En la entrada de la vivienda de Victorio Ramos hay un brete, y a un costado, un poste de madera y herraduras esparcidas por doquier. El escenario le ahorra la necesidad de un cartel publicitario. Cualquiera que pase por su puerta sabe que allí vive el herrero. Ramos lleva 25 años en el rubro y no duda en afirmar que todo aquel que necesite preparar un caballo terminará golpeando las palmas al frente de su casa.

Aunque la fama lo acompaña, Ramos no trabaja tanto como en el pasado. Según sus cálculos, perdió el 75% de los clientes. “Antes se usaba mucho más el caballo, ahora la gente prefiere el cuatriciclo”, opina. Y justifica: “es caro tener un animal”. La temporada alta para su oficio llega con el comienzo del verano. Después, todo decae.

“Antes, los padres mandaban a sus hijos a herrar los caballos al principio de las vacaciones y a los 15 días los chicos volvían porque ya habían gastado las herraduras. Llegaban con sus ahorros, las pegaban ellos y me pedían que no comente el asunto a sus papás”, recuerda emocionado.

Los viejos y buenos tiempos se cuelan con facilidad en su relato. “A veces la herradura se les rompía en medio del cerro y la intentaban arreglar ellos, pero, después, siempre venían gritando ‘¡Victorio, salvános!’”, dice el herrero. Los clavos mal puestos solían ser la causa de aquellos males. Con paciencia, el problema quedaba solucionado.

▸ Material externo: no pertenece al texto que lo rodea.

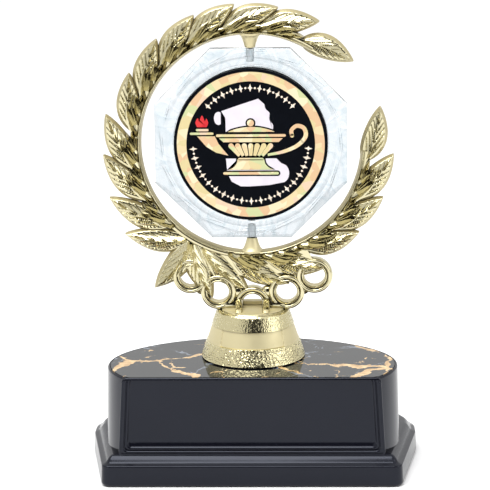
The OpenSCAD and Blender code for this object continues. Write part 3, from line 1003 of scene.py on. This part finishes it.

La costumbre de montar a caballo ha ido perdiéndose entre veraneantes y lugareños. “Antes había muchos más campos que ahora. Los de aquí usaban el caballo para trabajar”, explica Ramos, que aprendió el oficio en parte practicando con sus caballos y en parte con los consejos de su vecino Panta Río, que lo tomó como ayudante para la colocación de herraduras.

En aquella época, la labor era del herrero era muy distinta. “Antes no existía el brete. Usábamos ese palo”, dice señalando el poste de la entrada. “Y el caballo empezaba a patear y había que tener mucha suerte para que no te pegue. Se hacía de a dos, uno agarraba la pata y el otro ponía la herradura”, acota. “Afortunadamente a mí nunca me golpeó ninguno”, agrega Ramos con orgullo.

El herrado (que para las cuatro patas cuesta $ 170, con herradura incluida), en el presente, se perfecciona con una tenaza “desvasadora”, una escofina, un martillo y una pinza para remachar. La paradoja es esta: herrar hoy es más fácil, pero se hace mucho menos. Aunque lo reconozca con melancolía, Ramos se mantiene firme en su puesto, dispuesto a ayudar a los jinetes y amazonas que todavía recorren los cerros, y que precisan “zapatos” para sus fieles caballos.